Les dépens doivent donc être mis en principe à la charge du demandeur, dans la mesure où il ne peut y avoir de perdant si aucune des parties ne s'oppose pas à la mesure sollicitée.
Toutefois, la mesure sollicitée n'est pas de droit, et le demandeur à une mesure d’expertise in futurum doit alors démontrer en quoi elle est utile et constitue un motif légitime d’établir la preuve de faits dont pourrait dépendre la solution d’un litige (Civ. 3e, 30 mars 2023, n°21-25.114).
Dès lors, si l'une des parties défenderesses la conteste, et s'y oppose en invoquant notamment l'absence d'intérêt légitime, la solution est plus contestable car un véritable débat s'instaure alors devant le Juge des référés qui aura à trancher cette contestation et donnera raison à l'une ou à l'autre.
Dès lors, il y aura nécessairement un "perdant"...
Si les dépens doivent en tout état de cause rester à la charge du seul demandeur, puisque, selon la Cour de Cassation, aucune somme ne peut être allouée au perdant dans cette hypothèse, y compris au titre de l'article 700, peut-être ce "succombant" pourrait il solliciter une somme à titre de dommages et intérêts pour procédure ou pour résistance abusive, car le défendeur aura pu exposer des frais pour sa défense, notamment devant le Juge des référés où la représentation par avocat est obligatoire ?
Cela n'est toujours pas l'avis de la Cour de Cassation qui dans une telle hypothèse et par un arrêt du 10 février 2011 n°10-11.774 publié au Bulletin, a refusé d'accorder des dommages et intérêts à la partie demanderesse pour appel abusif.
Mais rien n'empêchera le demandeur de demander le remboursement de ses frais de référé et d'expertise à l'occasion de la procédure au fond qui s'ensuivra.
La transaction n'emporte pas novation
Un ouvrage a été réceptionné en 2000 et a fait l'objet de désordres qui ont donné lieu à une procédure judiciaire.
En 2013, les parties ont conclu une transaction aux termes de laquelle un constructeur devait réaliser divers travaux de réparation et le syndicat des copropriétaires se désister de l'instance qu'elle avait engagée.
Se prévalant de l'exécution défectueuse de ces travaux de reprise, le syndicat des copropriétaires a assigné ce constructeur en 2014, aux fins de résolution de la transaction et en réparation des désordres.
Or, sauf intention contraire des parties, la transaction n'emporte pas novation (Civ. 1ère, 21 janvier 1997, n° 94-13.826, 94-13.853, publié au Bulletin).
Aux termes des articles 1271 1° et 1273 du Code civil, la novation s'opère lorsque le débiteur contracte envers son créancier une nouvelle dette qui est substituée à l'ancienne, laquelle est éteinte.
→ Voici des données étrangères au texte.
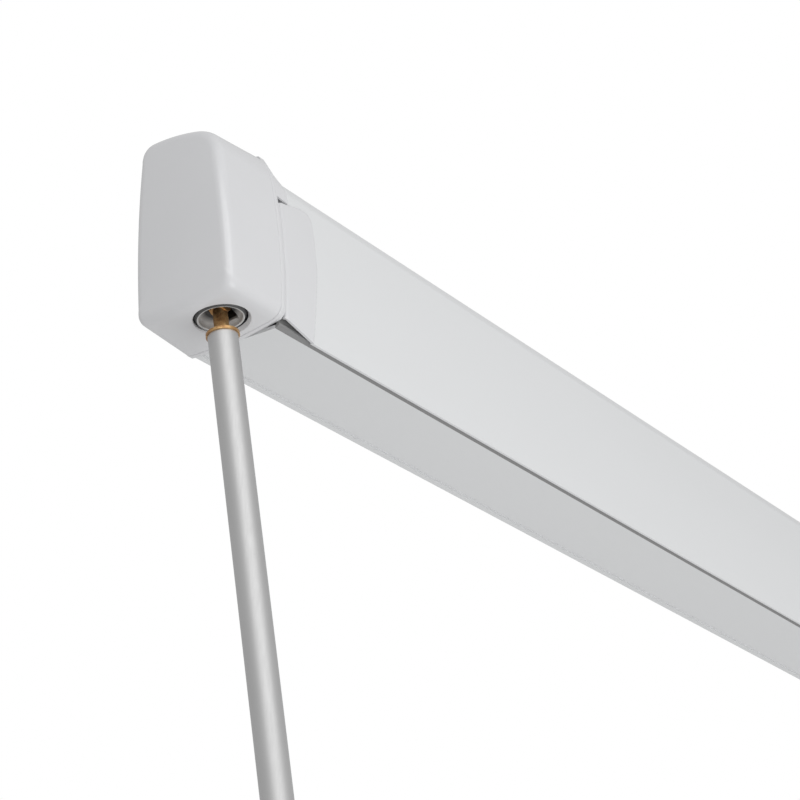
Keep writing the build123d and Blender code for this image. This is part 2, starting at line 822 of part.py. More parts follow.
with BuildPart() as elbow_tongue:
    with BuildSketch(arm_plane):
        with BuildLine():
            Polyline(
                (neck_x, -arm_pitch + tube_bore_width / 2),
                (neck_x, -arm_pitch - tube_bore_width / 2),
                (elbow[0], elbow[1] - knuckle_radius),
                elbow,
                (neck_x, -arm_pitch + tube_bore_width / 2),
            )
        make_face()
        with Locations(elbow):
            Circle(knuckle_radius)
            Circle(pin_bore, mode=Mode.SUBTRACT)
    extrude(amount=tongue_thickness / 2, both=True)
    with BuildSketch(arm_plane):
        with Locations((neck_x - spigot_length / 2, -arm_pitch)):
            Rectangle(spigot_length, tube_bore_width)
    extrude(amount=tube_bore_height / 2, both=True)
finish_pair(elbow_tongue, "elbow_tongue")

# Shoulder brackets: a foot on the cassette's back wall with two ears
shoulder_foot = 2.4
foot_lip = 9.0
foot_half_height = arm_height / 2 + foot_lip
foot_half_width = 14.0
foot_face_y = inner_back_y - shoulder_foot

with BuildPart() as shoulder_bracket:
    with BuildSketch(Plane.XZ.offset(-inner_back_y)):
        with Locations((-shoulder_x, upper_arm_z)):
            Rectangle(2 * foot_half_width, 2 * foot_half_height)
    extrude(amount=shoulder_foot)
    for side in (-1, 1):
        with BuildSketch(arm_plane.offset(side * ear_offset)):
            with Locations(shoulder):
                Circle(knuckle_radius)
            with Locations((-shoulder_x, -upper_arm_y / 2)):
                Rectangle(2 * knuckle_radius, -upper_arm_y)
            with Locations(shoulder):
                Circle(pin_radius, mode=Mode.SUBTRACT)
        extrude(amount=side * ear_thickness)
    split(bisect_by=Plane.XZ.offset(-inner_back_y), keep=Keep.TOP)
finish_pair(shoulder_bracket, "shoulder_bracket")

# Lead rail: the long front panel, with a crown that laps over the cassette's top
rail_foot_z = -rail_foot_share * height
crown_end = section(rail_crown_shares[2])
ring_inset = 3.6
ring_drop = 8.17
ring_y = crown_end[0] - ring_inset
ring_z = crown_end[1] - ring_drop
ring_bore = 2.2
ring_wall = 1.6
ring_slot = 1.6
leg_headroom = 5.0
leg_shelf_z = leg_z + leg_radius + leg_headroom
leg_shelf = 1.5
leg_shelf_reach = 61.0


def rail_face(closed):
    """The thin section of the rail, or with closed the whole area behind it, on the XY plane."""
    with BuildSketch(Plane.XY, mode=Mode.PRIVATE) as face:
        with BuildLine() as line:
            front = ThreePointArc(*[section(s) for s in rail_front_shares])
            ThreePointArc(*[section(s) for s in rail_crown_shares])
            Line(((front @ 0).X, rail_foot_z), front @ 0)
            if closed:
                Polyline(crown_end, (crown_end[0], rail_foot_z), ((front @ 0).X, rail_foot_z))
            else:
                offset(amount=rail_skin, side=Side.RIGHT, closed=True)
        make_face()
    return face.sketch_local


rail_area = rail_face(True)
rail_section = rail_face(False)
with BuildSketch() as rail_room_sketch:
    add(rail_area)
    offset(amount=-rail_skin, kind=Kind.INTERSECTION, mode=Mode.REPLACE)
    with Locations((crown_end[0] / 2 - rail_skin, 0)):
        Rectangle(-crown_end[0] + 2 * rail_skin, height)
rail_room = rail_room_sketch.sketch_local

with BuildPart() as rail_profile:
    with BuildSketch(Plane.YZ.offset(-rail_half)):
        add(rail_section)
        with Locations((ring_y, ring_z)):
            Circle(ring_bore + ring_wall)
            Circle(ring_bore, mode=Mode.SUBTRACT)
        with Locations((ring_y + ring_bore + ring_wall / 2, ring_z)):
            Rectangle(2 * ring_wall, ring_slot, mode=Mode.SUBTRACT)
        with BuildSketch(mode=Mode.PRIVATE) as shelf:
            with Locations((-leg_shelf_reach - depth / 4, leg_shelf_z)):
                Rectangle(depth / 2, leg_shelf)
            add(rail_area, mode=Mode.INTERSECT)
            with Locations((-leg_shelf_reach + depth / 2, leg_shelf_z)):
                Rectangle(depth, 2 * leg_shelf, mode=Mode.SUBTRACT)
        add(shelf.sketch_local)
    extrude(amount=2 * rail_half)
finish(rail_profile, "rail_profile")

# Rail end pieces: the same section, closed at the outer end, with the stub that a leg turns on
closing_wall = 2.0
closing_reach = 62.0
closing_rise = 3.0
closing_bottom = seal_top_z + closing_rise
tongue_wall = 1.5
tongue_top = leg_z + leg_radius
tongue_bottom = leg_z - leg_radius
leg_eye_width = 14.0
leg_eye_front = leg_y - leg_eye_width / 2
stub_lip = 1.0
stub_end = leg_y + leg_eye_width / 2 + stub_lip
tongue_end = -leg_pivot_x + leg_radius

with BuildPart() as leg_tongue:
    with BuildSketch(Plane.XZ.offset(-leg_eye_front + seat_gap)):
        with Locations(((tongue_end - rail_end) / 2, (tongue_top + tongue_bottom) / 2)):
            Rectangle(tongue_end + rail_end, tongue_top - tongue_bottom)
    extrude(amount=tongue_wall)
    with BuildSketch(Plane.YZ.offset(-half_length)):
        add(rail_room)
    extrude(amount=half_length, mode=Mode.INTERSECT)

with BuildPart() as rail_end_cap:
    with BuildSketch(Plane.YZ.offset(-rail_end)):
        add(rail_section)
    extrude(amount=rail_cap_width)
    with BuildSketch(Plane.YZ.offset(-rail_end)):
        add(rail_area)
        Rectangle(2 * closing_reach, 2 * height, mode=Mode.SUBTRACT)
        with Locations((0, closing_bottom - height / 2)):
            Rectangle(2 * depth, height, mode=Mode.SUBTRACT)
    extrude(amount=closing_wall)
    add(leg_tongue.part)
    with BuildSketch(Plane.XZ.offset(-stub_end)):
        with Locations((-leg_pivot_x, leg_z)):
            Circle(leg_pin_radius)
    extrude(amount=stub_end - leg_eye_front + seat_gap + tongue_wall / 2)
finish_pair(rail_end_cap, "rail_end_cap")

# Cloth hem: a rod in the rail's groove
with BuildPart() as hem_rod:
    with BuildSketch(Plane.YZ.offset(-cloth_half_width)):
        with Locations((ring_y, ring_z)):
            Circle(ring_bore - seat_gap)
    extrude(amount=2 * cloth_half_width)
finish(hem_rod, "hem_rod")

# Cloth between the roll and the hem
cloth_gap = 0.5
cloth_front = (ring_y + ring_bore - seat_gap / 2, ring_z)
cloth_lead = 4.0
cloth_rear = (roller_y - cloth_lead, roller_z + roll_radius + cloth_gap)
with BuildPart() as cloth_front_piece:
    with BuildSketch(Plane.YZ.offset(-cloth_half_width)):
        with BuildLine():
            Polyline(
                cloth_front,
                cloth_rear,
                (cloth_rear[0], cloth_rear[1] + cloth_thickness),
                (cloth_front[0], cloth_front[1] + cloth_thickness),
                close=True,
            )
        make_face()
    extrude(amount=2 * cloth_half_width)
finish(cloth_front_piece, "cloth_sheet")

# Wrist brackets: a web against the inside of the rail and two ears over the wrist
web_line = (leg_y - leg_radius - upper_arm_y) / cos(radians(arm_slope))
bracket_edge = 1.0
bracket_half = knuckle_radius + bracket_edge
front_reach = depth

with BuildPart() as wrist_brackets:
    for side in (-1, 1):
        with BuildSketch(arm_plane.offset(side * ear_offset)):
            with Locations(wrist):
                Circle(knuckle_radius)
            with Locations((wrist[0], wrist[1] - front_reach / 2)):
                Rectangle(2 * knuckle_radius, front_reach)
            with Locations(wrist):
                Circle(pin_radius, mode=Mode.SUBTRACT)
        extrude(amount=side * ear_thickness)
    with BuildSketch(arm_plane):
        with Locations((wrist[0], web_line - front_reach / 2)):
            Rectangle(2 * bracket_half, front_reach)
    extrude(amount=stack, both=True)
    with BuildSketch(Plane.YZ.offset(-half_length)):
        add(rail_room)
    extrude(amount=half_length, mode=Mode.INTERSECT)
finish_both(wrist_brackets, "wrist_brackets")
right_pin_radius = pin_radius - seat_gap
with BuildPart() as wrist_pins:
    add(pins([wrist], pin_radius).part)
    mirror(pins([wrist], right_pin_radius).part, about=Plane.YZ)
finish(wrist_pins, "wrist_pins")

# Support legs: head, outer tube, inner tube, foot and the lever that clamps them
leg_inner_radius = leg_radius - leg_wall - running
leg_inner_wall = 1.0
leg_head_reach = 12.0
leg_head_step = 3.0
leg_spigot = 25.0
leg_tip_run = 48.0
leg_tube_length = leg_stowed - leg_head_reach - leg_tip_run
leg_overlap_start = 48.0
foot_pivot = 12.0
foot_pin_radius = 2.0
foot_eye_radius = 4.0
foot_eye_width = 4.0
foot_ear = 3.0
foot_reach = 8.0
foot_plate = 3.0
foot_plate_height = 16.0
foot_plate_width = 13.0
collar_growth = 0.7
collar_length = 26.0
lever_pivot_back = 14.0
lever_pin_radius = 1.2
lever_barrel_radius = 2.3
lever_barrel_width = 8.0
lever_length = 34.0
lever_plate = 2.4
lug_width = 2.0
leg_start = -leg_pivot_x


def leg_disc(x, radius, bore=0.0):
    """A round face across the leg at a place along X."""
    with BuildSketch(Plane.YZ.offset(x), mode=Mode.PRIVATE) as face:
        with Locations((leg_y, leg_z)):
            Circle(radius)
            if bore:
                Circle(bore, mode=Mode.SUBTRACT)
    return face.sketch


with BuildPart() as leg_head:
    with BuildSketch(Plane.XZ.offset(-leg_y)):
        with Locations((leg_start, leg_z)):
            Circle(leg_radius)
        with Locations((leg_start + leg_head_reach / 2, leg_z)):
            Rectangle(leg_head_reach, 2 * leg_radius - leg_head_step)
        with Locations((leg_start, leg_z)):
            Circle(leg_pin_radius + running, mode=Mode.SUBTRACT)
    extrude(amount=leg_eye_width / 2, both=True)
    extrude(leg_disc(leg_start + leg_head_reach, leg_radius - leg_wall), amount=leg_spigot)
finish_pair(leg_head, "leg_head")

tube_tip = leg_start + leg_head_reach + leg_tube_length
lever_x = tube_tip - lever_pivot_back
lever_z = leg_z - leg_radius - collar_growth - seat_gap - lever_barrel_radius
lug_inner = lever_barrel_width / 2 + seat_gap

with BuildPart() as leg_tube:
    extrude(leg_disc(leg_start + leg_head_reach, leg_radius, leg_radius - leg_wall), amount=leg_tube_length)
    collar = leg_disc(tube_tip - collar_length, leg_radius + collar_growth, leg_radius - leg_wall)
    extrude(collar, amount=collar_length)
    for side in (-1, 1):
        with BuildSketch(Plane.XZ.offset(-leg_y - side * lug_inner)):
            with Locations((lever_x, lever_z)):
                Circle(lever_barrel_radius)
            with Locations((lever_x, (lever_z + leg_z) / 2)):
                Rectangle(2 * lever_barrel_radius, leg_z - lever_z)
        extrude(amount=-side * lug_width)
    bore = leg_disc(tube_tip - collar_length, leg_radius - leg_wall)
    extrude(bore, amount=collar_length, mode=Mode.SUBTRACT)
    with BuildSketch(Plane.XZ.offset(-leg_y)):
        with Locations((lever_x, lever_z)):
            Circle(lever_pin_radius)
    extrude(amount=lug_inner + lug_width / 2, both=True)
finish_pair(leg_tube, "leg_tube")

with BuildPart() as leg_lever:
    with BuildSketch(Plane.XZ.offset(-leg_y)):
        with Locations((lever_x, lever_z)):
            Circle(lever_barrel_radius)
        with Locations((lever_x - lever_length / 2, lever_z - lever_barrel_radius + lever_plate / 2)):
            Rectangle(lever_length, lever_plate)
        with Locations((lever_x, lever_z)):
            Circle(lever_pin_radius + running, mode=Mode.SUBTRACT)
    extrude(amount=lever_barrel_width / 2, both=True)
finish_pair(leg_lever, "leg_lever")

inner_end = leg_start + leg_stowed - foot_pivot
foot_x = leg_start + leg_stowed
with BuildPart() as leg_inner:
    extrude(
        leg_disc(leg_start + leg_overlap_start, leg_inner_radius, leg_inner_radius - leg_inner_wall),
        amount=inner_end - leg_start - leg_overlap_start,
    )
    extrude(leg_disc(inner_end, leg_inner_radius), amount=-foot_plate)
    with BuildSketch(Plane.XZ.offset(-leg_y)):
        with Locations((foot_x, leg_z)):
            Circle(foot_eye_radius)
        with Locations((foot_x - foot_pivot / 2, leg_z)):
            Rectangle(foot_pivot, 2 * foot_eye_radius)
        with Locations((foot_x, leg_z)):
            Circle(foot_pin_radius + running, mode=Mode.SUBTRACT)
    extrude(amount=foot_eye_width / 2, both=True)
finish_pair(leg_inner, "leg_inner")

with BuildPart() as leg_foot:
    for side in (-1, 1):
        with BuildSketch(Plane.XZ.offset(-leg_y - side * (foot_eye_width / 2 + seat_gap))):
            with Locations((foot_x, leg_z)):
                Circle(foot_eye_radius)
            with Locations((foot_x + foot_reach / 2, leg_z)):
                Rectangle(foot_reach, 2 * foot_eye_radius)
        extrude(amount=-side * foot_ear)
    with BuildSketch(Plane.XZ.offset(-leg_y)):
        with Locations((foot_x, leg_z)):
            Circle(foot_pin_radius)
    extrude(amount=foot_eye_width / 2 + foot_ear, both=True)
    with BuildSketch(Plane.YZ.offset(foot_x + foot_reach)):
        with Locations((leg_y, leg_z)):
            RectangleRounded(foot_plate_width, foot_plate_height, foot_plate)
    extrude(amount=foot_plate)
finish_pair(leg_foot, "leg_foot")
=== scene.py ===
# %% [markdown]
# # A roll out awning, closed, with its crank hooked in
#
# The awning is a long white box that hangs on the side of a caravan. Its left end has a
# moulded cap, and a crank of brass and aluminium hooks into a cup in the cap's underside.
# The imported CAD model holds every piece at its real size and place. This lesson dresses it:
# each visible skin is rebuilt as a smooth surface with numpy, and each piece gets a finish
# made of shader nodes. All lengths are in metres, and the wall is the plane Y = 0.

# %% Load the frame
import bmesh
import bpy
import numpy as np
from mathutils import Matrix


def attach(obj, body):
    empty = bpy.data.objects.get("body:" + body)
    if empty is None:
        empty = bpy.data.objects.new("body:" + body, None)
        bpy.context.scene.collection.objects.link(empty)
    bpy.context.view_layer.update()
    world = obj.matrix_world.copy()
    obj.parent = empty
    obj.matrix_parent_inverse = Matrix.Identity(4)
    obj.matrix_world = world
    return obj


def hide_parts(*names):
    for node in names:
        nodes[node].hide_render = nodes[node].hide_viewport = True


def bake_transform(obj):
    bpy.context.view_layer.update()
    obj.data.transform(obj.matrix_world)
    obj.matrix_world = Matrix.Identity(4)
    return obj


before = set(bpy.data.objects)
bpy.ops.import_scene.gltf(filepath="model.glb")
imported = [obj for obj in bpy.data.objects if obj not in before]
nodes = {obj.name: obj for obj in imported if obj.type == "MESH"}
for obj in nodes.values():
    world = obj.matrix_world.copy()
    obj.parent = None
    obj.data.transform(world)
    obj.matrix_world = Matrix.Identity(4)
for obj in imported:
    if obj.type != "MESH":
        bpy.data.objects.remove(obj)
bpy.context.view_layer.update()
MM = 0.001

# %% [markdown]
# ## The camera
#
# The picture was taken from below and from the left end. The camera stands a metre and a half
# from the cap. It looks along the wall, turned 34.4 degrees towards it and 23 degrees up, with a
# long lens. It is made first, because every surface is judged through it.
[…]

Elle ne se présume point. Il faut que la volonté de l'opérer résulte clairement de l'acte.
En l'absence de l'expression d'une telle volonté, la transaction n'a pas entraîné de novation par substitution à la convention initiale d'un nouveau contrat de louage d'ouvrage, à raison duquel la responsabilité de l'entreprise pourrait être engagée, indépendamment des désordres affectant les travaux réalisés en 2000.
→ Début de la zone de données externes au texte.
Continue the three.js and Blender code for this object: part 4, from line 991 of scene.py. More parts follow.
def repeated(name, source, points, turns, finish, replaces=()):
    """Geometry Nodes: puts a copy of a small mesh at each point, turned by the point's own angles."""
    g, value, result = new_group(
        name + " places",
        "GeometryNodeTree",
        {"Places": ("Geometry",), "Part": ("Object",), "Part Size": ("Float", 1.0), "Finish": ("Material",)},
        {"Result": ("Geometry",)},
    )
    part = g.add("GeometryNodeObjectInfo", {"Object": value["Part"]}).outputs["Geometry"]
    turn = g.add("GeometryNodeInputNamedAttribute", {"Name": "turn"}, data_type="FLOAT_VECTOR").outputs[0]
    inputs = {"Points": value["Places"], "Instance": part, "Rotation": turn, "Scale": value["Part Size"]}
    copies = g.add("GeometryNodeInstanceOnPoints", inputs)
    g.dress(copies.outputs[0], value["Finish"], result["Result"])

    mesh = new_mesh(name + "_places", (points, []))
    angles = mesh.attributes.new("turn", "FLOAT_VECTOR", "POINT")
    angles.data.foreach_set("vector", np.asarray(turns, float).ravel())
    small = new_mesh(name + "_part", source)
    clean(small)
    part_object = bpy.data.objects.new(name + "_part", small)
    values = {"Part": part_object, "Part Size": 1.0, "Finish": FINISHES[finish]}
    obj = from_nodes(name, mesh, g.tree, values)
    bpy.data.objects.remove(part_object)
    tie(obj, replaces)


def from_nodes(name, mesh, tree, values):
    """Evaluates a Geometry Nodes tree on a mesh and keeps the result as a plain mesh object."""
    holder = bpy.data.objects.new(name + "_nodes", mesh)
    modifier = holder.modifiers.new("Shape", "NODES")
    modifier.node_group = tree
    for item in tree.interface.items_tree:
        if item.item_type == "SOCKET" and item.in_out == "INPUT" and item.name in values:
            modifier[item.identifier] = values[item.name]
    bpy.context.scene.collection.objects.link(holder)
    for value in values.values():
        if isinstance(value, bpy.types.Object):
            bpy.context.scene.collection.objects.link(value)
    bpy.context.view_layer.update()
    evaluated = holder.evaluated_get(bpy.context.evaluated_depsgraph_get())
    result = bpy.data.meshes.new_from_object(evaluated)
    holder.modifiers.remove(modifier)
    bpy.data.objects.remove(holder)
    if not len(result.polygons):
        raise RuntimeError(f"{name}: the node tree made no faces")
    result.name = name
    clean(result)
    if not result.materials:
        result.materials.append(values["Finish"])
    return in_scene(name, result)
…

Il en résulte que l'action intentée en 2014 aux fins de résolution de la transaction et en réparation des désordres était prescrite à l'encontre du constructeur, comme fondée sur les travaux réalisés en 2000, point de départ de la prescription.
Civ. 3e, 17 octobre 2024, 23-13.305
Note :
Une transaction ne porte que sur un droit qui existe déjà, et n'a pas pour effet de créer un nouveau droit sans volonté expresse des parties.
Or, le délai de dix ans pour agir contre les constructeurs sur le fondement de l'article 1792-4-3 du code civil est un délai de forclusion, qui n'est pas, sauf dispositions contraires, régi par les dispositions concernant la prescription, et la reconnaissance par le débiteur du droit de celui contre lequel il prescrivait n'interrompt pas le délai de forclusion, notamment sur le fondement de l'article 1240 du Code civil (Civ. 3e, 10 juin 2021, n° 20-16.867, publié au Bulletin).
En l'espèce, cette solution est susceptible d'engager la responsabilité civile professionnelle du rédacteur de l'acte de transaction... Elle attire également l'attention sur les dangers que pourrait encourir un médiateur qui accepterait de conseiller ou de prêter son concours à un tel acte à l'issue d'une médiation, alors d'autant plus que ce n'est pas sa mission, et qu'il doit s'interdire d'intervenir dans l'élaboration de l'accord des parties. En revanche, il lui appartient d'inviter celles-ci à se rapprocher d'un professionnel, tel un avocat, pour mettre en forme un accord dès que celui-ci présente une certaine complexité.